When you think of conflict, what words come to mind? How do you feel when you think about conflict? If you’re like most people, it triggers your lizard brain with a corresponding fight, flight or freeze response. Similarly, when you think of power, do you think of control over someone?
How we define conflict and power affects how we negotiate. Traditional views of both are, in part, responsible for stopping us from stepping up as our best negotiating selves. Let’s unpack how we currently view conflict and power to see if we can’t come up with a more empowering reframe of each.
Exploring dictionary definitions of conflict, the following words or phrases pop up:
- Fight
- Battle
- War
- Antagonistic state or action
- Competitive or opposing action
- Incompatible goals
- Collision
- Disagreement
- Clash of interest (usually over limited resources)
- Perceived threat
- Struggle
Perhaps the most unnerving was “may often have physical or psychological harm or destruction of their opponent as a goal.” Really?! No wonder people have resistance to conflict!

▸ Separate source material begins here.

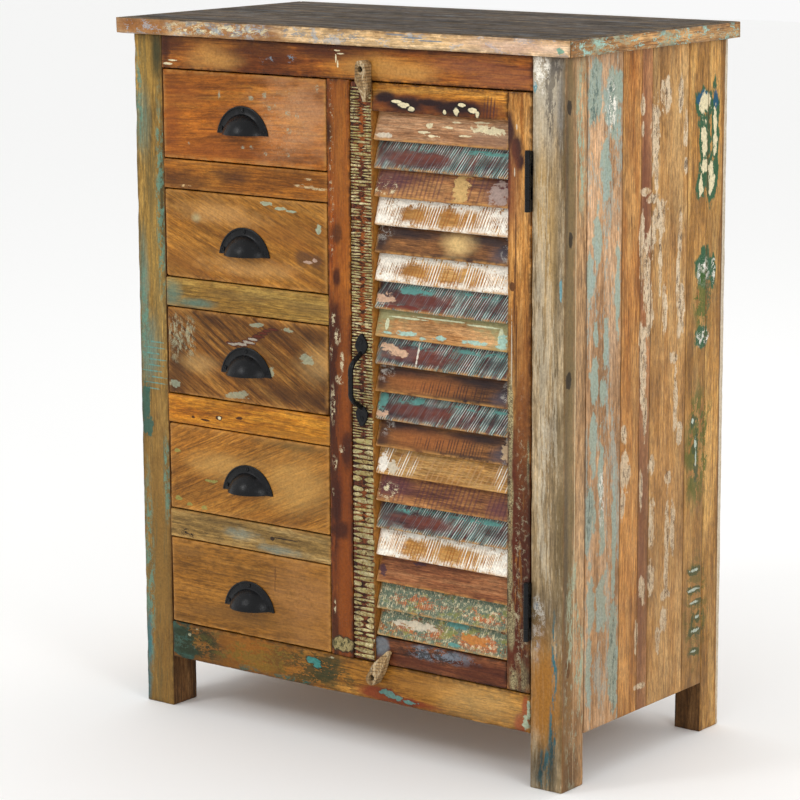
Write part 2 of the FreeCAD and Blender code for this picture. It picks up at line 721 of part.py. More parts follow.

If we’re conditioned to perceive conflict in these terms, it’s no surprise that it triggers negative reactivity and provokes a competitive approach or causes us to back away altogether. Neither of these approaches serve the best negotiator in all of us.
These definitions are also premised on a scarcity mindset, one where we assume we’re fighting over limited resources. Again, this approach invariably leads to either a competitive response or an avoidance response.
It’s worth noting that this perception is more likely to adversely impact on women given our conditioning to be ‘good girls’, to ‘play nice’, to be ‘givers not takers’.
Instead, I invite you to reframe conflict.
What if, instead of a scarcity mindset, you approached life with an abundance mindset? Where you didn’t see life as a finite pie from which you had to clamor to get your slice, but instead, as offering unlimited resources. What if you chose to believe that there is all the love you need in this world; all the time you need; enough business for everyone; enough food for all; etc.?
What if you chose to see conflict as a valuable opportunity for growth, allowing people to consider and produce new and different ideas. What if conflict was constructive and necessary, opening the world to alternatives, allowing increased participation and reassessment, helping to build community and cohesiveness? What if conflict was the path to resolve problems and increase tolerance of differing views and perspectives?
Imagine how different negotiations would be if you approached conflict from that mindset. If it didn’t have to be about right or wrong, win or lose. Imagine what a difference that simple shift could make.
Tied to defining conflict is how we define power. Conditioning around power is another problem that interferes with our ability to step into our best negotiating selves. At the heart of many conflicts is an underlying sense of powerlessness. Yet what is power? How do we define it? How do we get it? How do we use if effectively? Sadly, there is too little thought given to these questions.
We often buy into a misguided sense of what it means to have, hold, or exert power. We’re encouraged (sometimes subtly, sometimes not so much so) to crave power. This is not surprising in a world where we define success based on a competitive model. Our entertainment industry even has us cheering on anti-heroes in their quest for power at any cost.
I discuss how to tap into to more positive sources of power in my article, How to Get & Use Power in Negotiations.
I invite you to reframe how you look at power so you can bring it to the bargaining table in more elegant and constructive ways. We’ve been taught to view power as power over others versus power with. In fact, the Miriam-Webster dictionary defines power as: “possession of control, authority or influence over others” – as if we own control over others.
It’s an important distinction to make. When we seek to exert power over others, we miss out on valuable opportunities to find creative solutions that better benefit all. By contrast, when we bring empathy to the table, truly seeking to understand and meet the needs of others, seeking to find power together (i.e. power with others) we can secure better outcomes, better buy-in, better relationships, and longer-lasting agreements.
I invite you to reframe your concepts of conflict and power. Consider a potential situation of conflict that you may be facing in your life right now. How might reframing it as a beautiful opportunity to resolve problems in more creative ways help you show up better (and as a result get better outcomes)? Likewise, how might you increase your power in more constructive ways?